Information asymmetry between utilities and regulators adds another layer of complexity. Utilities know their capabilities to perform better than regulators do, and this information asymmetry has two important consequences. The first is that a utility can misrepresent its performance to regulators. The second is that regulators should exercise caution in interpreting a utility’s performance. Subsequent problems can arise when regulators wrongly penalize utilities, such as by blaming low reliability levels solely on bad utility management, or wrongly allow a utility to recover all of its costs, such as by approving a biased cost benchmark that unduly favors the utility.

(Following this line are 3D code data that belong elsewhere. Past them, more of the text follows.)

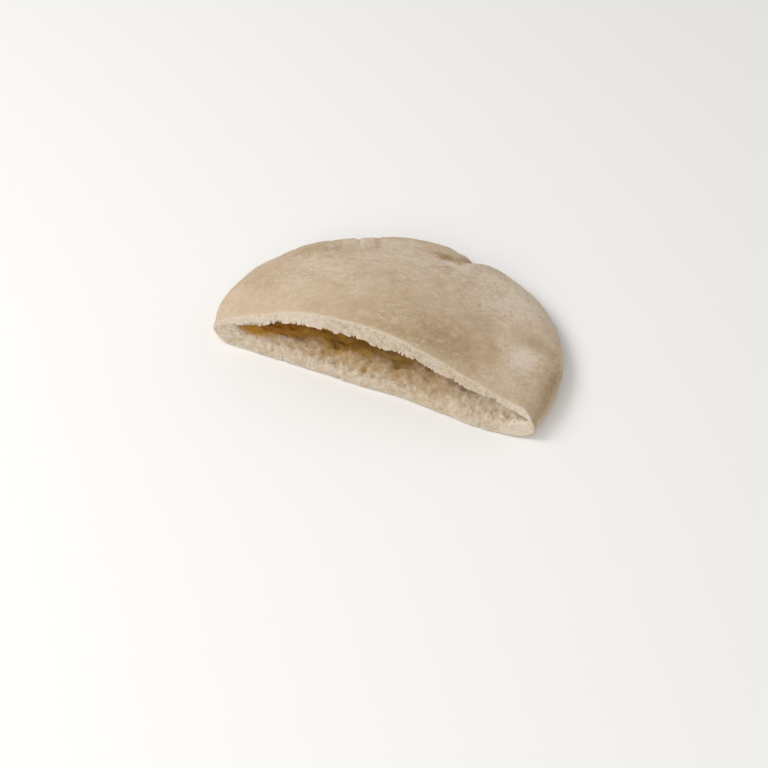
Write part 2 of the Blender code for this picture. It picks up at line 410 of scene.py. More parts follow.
# How much each pleat turns on its way in, in radians, and over what reach it sets in
PLEAT_SLANT = 0.05
PLEAT_FADE = 0.16
# Hollows and, with a depth below 0, hills of the pocket's floor: place seen from above, radius, depth
# and how dark the painted shade in each is; those of depth 0 paint shadow low on the cut face
HOLLOWS = (
    (-38.7, 3.0, 3.2, 0.9, 0.5), (-25.6, -1.2, 1.4, 1.0, 0.7), (-23.0, 5.5, 4.4, 1.3, 1.0),
    (-5.0, -3.8, 1.2, 0.9, 0.8), (9.5, 5.0, 3.4, 1.6, 0.85), (23.8, 5.3, 1.5, 1.2, 0.8),
    (37.0, 3.0, 3.0, 0.8, 0.2), (-12.0, 7.0, 3.6, 1.0, 0.7), (66.0, 2.0, 8.0, -2.4, 0.0),
    (46.0, 0.0, 3.0, 0.7, 0.15), (72.0, -2.0, 4.5, -1.3, 0.0), (14.5, 5.5, 2.0, 0.8, 0.4),
    (20.0, 8.0, 6.0, -2.0, 0.0), (33.0, 6.5, 6.0, -1.8, 0.0), (25.5, 0.8, 3.2, 0.5, 0.15),
    (31.5, 2.0, 3.5, -0.8, 0.0), (30.0, -6.5, 9.0, 0.0, 0.16), (12.0, -6.5, 10.0, 0.0, 0.1),
    (50.0, -7.5, 7.0, 0.0, 0.12), (-20.8, 2.6, 2.7, 0.8, 0.9), (-20.5, 7.5, 3.0, 1.5, 0.0),
    (9.5, 1.8, 2.1, 0.8, 0.8),
)
LEAST_HOLLOW_RADIUS = 0.4
# How far the floor rises further in, over what depth, and where along the cut that sets in
FLOOR_RISE = 3.2
FLOOR_RISE_DEPTH = 15.0
FLOOR_RISE_START, FLOOR_RISE_LENGTH = -50.0, 25.0
# Painted shade of the pocket's floor at places along the cut: how tan it is painted, how far in it turns
# brown, and how brown
FLOOR_SHADE_TONES = (
    (-72.0, 0.2, 0.5, 1.0), (-66.0, 0.3, 1.5, 1.0), (-60.0, 0.3, 2.5, 1.0), (-52.0, 0.4, 5.5, 1.0),
    (-45.0, 0.5, 7.5, 1.0), (-40.0, 0.6, 8.5, 1.0), (-35.0, 0.7, 10.0, 0.95), (-30.0, 0.85, 10.5, 0.9),
    (-25.0, 1.0, 9.5, 1.0), (-20.0, 1.0, 8.0, 1.0), (-11.0, 1.0, 8.5, 0.85), (-4.0, 1.0, 11.0, 0.65),
    (4.0, 0.95, 11.5, 0.5), (13.0, 0.95, 10.5, 0.55), (19.0, 0.85, 12.0, 0.1), (30.0, 0.8, 12.0, 0.1),
    (38.0, 0.5, 12.5, 0.1), (45.0, 0.25, 12.5, 0.1), (60.0, 0.1, 10.0, 0.3), (72.0, 0.0, 10.0, 0.3),
)
# Where the painted tan shade sets in, over what depth, and how raggedly
TAN_START, TAN_DEPTH, TAN_RAGGEDNESS = 0.7, 5.0, 3.5
BROWN_DEPTH, BROWN_RAGGEDNESS = 3.4, 0.3
# Where the roof is painted brown with shade, and how brown it is at least
ROOF_START, ROOF_BROWN = -0.5, 0.6
# The painted brown shade turns dusky to the right of this place along the cut, over this length and by
# this much
DUSKY_START, DUSKY_LENGTH, DUSKY = -26.0, 12.0, 0.55
# How the crumb of the lower wall is torn away at the mouth: down, into the pocket and down the cut face
TORN_DROP = 3.2
TORN_DEPTH_IN = 8.0
TORN_DEPTH_DOWN = 7.0
# How the mouth's edges are smoothed: how strongly, how far from the lower wall's lip and from the
# crust's edge, and in how many rounds
SMOOTHING = 0.6
LIP_SMOOTH_DEPTH, LIP_ROUNDS = 4.0, 40
EDGE_SMOOTH_DEPTH, EDGE_ROUNDS = 0.9, 4
# How far the underside stands off the table along the cut, up to this height and depth
FRONT_LIFT = 0.7
FRONT_LIFT_SIZE = 7.0
# Nicks in the edge of the underside: place along the cut, width and depth
NICKS = (
    (-43.5, 0.8, 0.7), (-15.5, 0.7, 0.9), (-14.0, 2.0, -0.4),
    (11.0, 0.9, 0.5), (53.5, 0.9, 0.8), (57.0, 2.5, -0.3),
)
NICK_HEIGHT = 3.0
# The upper wall's inner edge: places along the cut, and how far it hangs below the bare pocket's roof
LIP_LINE = (
    (-72.0, 0.0), (-66.0, 0.5), (-61.0, -0.7), (-56.0, 0.5), (-53.0, 0.2), (-50.0, -0.6), (-47.5, -0.6),
    (-44.0, -0.8), (-41.0, -1.4), (-37.0, -1.1), (-31.0, -0.5), (-24.0, 0.5), (-21.0, -0.8), (-19.2, 0.9),
    (-13.0, 0.0), (-8.0, 0.0), (-3.4, -0.6), (-1.8, 1.2), (5.0, 1.9), (8.0, 1.3), (13.0, 1.1),
    (18.0, 1.0), (20.5, -0.5), (24.0, 0.7), (29.0, 1.7), (32.5, 1.5), (36.0, 0.9), (43.0, 0.8),
    (51.0, 0.0), (55.0, -0.2), (58.0, -1.2), (62.0, -1.2), (67.0, -0.4), (72.0, 0.2), (76.0, 0.2),
)
# How far up the cut face the lip's edge is drawn down: at most, and as a share of the face's width
LIP_DRAW = 7.0
LIP_DRAW_SHARE = 0.85
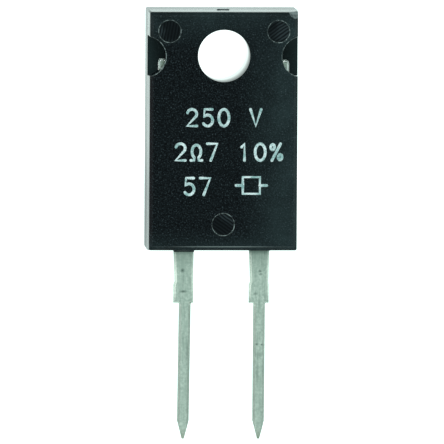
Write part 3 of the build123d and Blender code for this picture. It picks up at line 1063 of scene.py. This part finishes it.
def add_room(stage):
    """Even soft light from all round, a little paler overhead than at the walls."""
    world = bpy.data.worlds.new("studio room")
    bpy.context.scene.world = world
    world.use_nodes = True
    world.node_tree.nodes.clear()
    add = partial(add_node, world.node_tree)
    height = add("SeparateXYZ", (add("TexCoord").outputs["Generated"],)).outputs["Z"]
    overhead = add("MapRange", (height, 0.25, 0.9))
    tone = add("Mix", {0: overhead, 6: stage.sky_side, 7: stage.sky_top}, data_type="RGBA")
    add("OutputWorld", (add("Background", (tone, stage.sky_brightness)),))


def add_softbox(name, place, size, brightness):
    """A soft light in millimetres, with its brightness per area rather than its power."""
    lamp = bpy.data.lights.new(name, "AREA")
    lamp.shape = "RECTANGLE"
    lamp.size, lamp.size_y = (side * MM for side in size)
    lamp.energy = brightness * pi * lamp.size * lamp.size_y
    light = new_object(name, lamp)
    light.location = Vector(place) * MM
    aim(light, Vector(LIT_POINT) * MM)


def add_camera(stage):
    """A long lens that looks down on the part, leaning a little to its upper left."""
    low, high = cad_box
    target = Vector(((low.x + high.x) / 2, (low.y + high.y) / 2, box_mm("left_lead")[1].z * MM))
    target += Vector(CAMERA_AIM) * MM
    back = Vector((-tan(stage.camera_left), tan(stage.camera_up), 1.0)).normalized()
    lens = bpy.data.cameras.new("camera")
    lens.lens = stage.camera_lens
    lens.sensor_width = 36.0
    lens.clip_start, lens.clip_end = 0.01, 20.0
    camera = new_object("camera", lens)
    camera.location = target + back * stage.camera_distance
    aim(camera, target, stage.camera_roll)
    bpy.context.scene.camera = camera


class RESISTOR_OT_stage(bpy.types.Operator):
    """Set up the white table, the soft light and the camera"""

    bl_idname = "resistor.stage"
    bl_label = "Studio Stage"

    def execute(self, context):
        stage = context.scene.resistor_stage
        add_table(stage)
        add_room(stage)
        for name, place, size, brightness in SOFTBOXES:
            add_softbox(name, place, size, brightness)
        add_camera(stage)
        context.scene.view_settings.view_transform = "Standard"
        return {"FINISHED"}


# ---- add-on -----------------------------------------------------------------------------------------
class RESISTOR_PT_parts(bpy.types.Panel):
    """Lists the steps that build the resistor"""

    bl_label = "Power Resistor"
    bl_idname = "RESISTOR_PT_parts"
    bl_space_type = "VIEW_3D"
    bl_region_type = "UI"
    bl_category = "Resistor"

    def draw(self, context):
        for operator, group in STEPS:
            box = self.layout.box()
            box.operator(operator.bl_idname)
            settings = getattr(context.scene, group)
            for name in settings.bl_rna.properties.keys():
                if name not in ("rna_type", "name"):
                    box.prop(settings, name)


GROUPS = {
    "resistor_case": ResistorCase,
    "resistor_leads": ResistorLeads,
    "resistor_ceramic": ResistorCeramic,
    "resistor_marking": ResistorMarking,
    "resistor_stage": ResistorStage,
}
STEPS = (
    (RESISTOR_OT_case, "resistor_case"),
    (RESISTOR_OT_leads, "resistor_leads"),
    (RESISTOR_OT_ceramic, "resistor_ceramic"),
    (RESISTOR_OT_print, "resistor_marking"),
    (RESISTOR_OT_stage, "resistor_stage"),
)
CLASSES = (*GROUPS.values(), *(operator for operator, group in STEPS), RESISTOR_PT_parts)


def register():
    """Registers the classes and hangs each group of settings on the scene."""
    for cls in CLASSES:
        bpy.utils.register_class(cls)
    for name, group in GROUPS.items():
        setattr(bpy.types.Scene, name, bpy.props.PointerProperty(type=group))


def unregister():
    """Takes the settings off the scene and unregisters the classes."""
    for name in GROUPS:
        delattr(bpy.types.Scene, name)
    for cls in reversed(CLASSES):
        bpy.utils.unregister_class(cls)


def main():
    """Builds the pieces in order."""
    register()
    bpy.ops.resistor.case()
    bpy.ops.resistor.leads()
    bpy.ops.resistor.ceramic()
    bpy.ops.resistor.marking()
    bpy.ops.resistor.stage()
    bpy.context.view_layer.update()


if __name__ == "__main__":
    main()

Either of these outcomes is antithetical to the public interest.
Determining the sizes of rewards and penalties presents yet another challenge. They should be high enough to induce improved utility performance but not to severely damage a utility’s financial condition.
Finally, measuring and verifying the benefits resulting from performance-based regulation is crucial. Regulators should ask: What benefits do customers receive when utility performance improves? Do these benefits at least cover the additional revenues that customers pay utilities as a reward for exceptional performance? When customer benefits fall short of additional revenues, the utility receives a windfall at the expense of customers. Pulling the plug on a performance-based regulation mechanism or modifying its structure would be justified if the benefits to customers under the extant mechanism is negative, which has happened for some mechanisms that were poorly designed.
Utility exploitation is a distinct possibility that regulators cannot ignore in reviewing and approving a performance-based regulation mechanism. When designed according to theory and implemented properly, performance-based regulation can benefit both utility customers and society. As with many regulatory actions, however, a fine line exists between doing something right and doing something that unexpectedly goes wrong. The latter outcome results in what public-policy analysts call unintended consequences. Performance-based regulation can produce such an outcome when not done judiciously.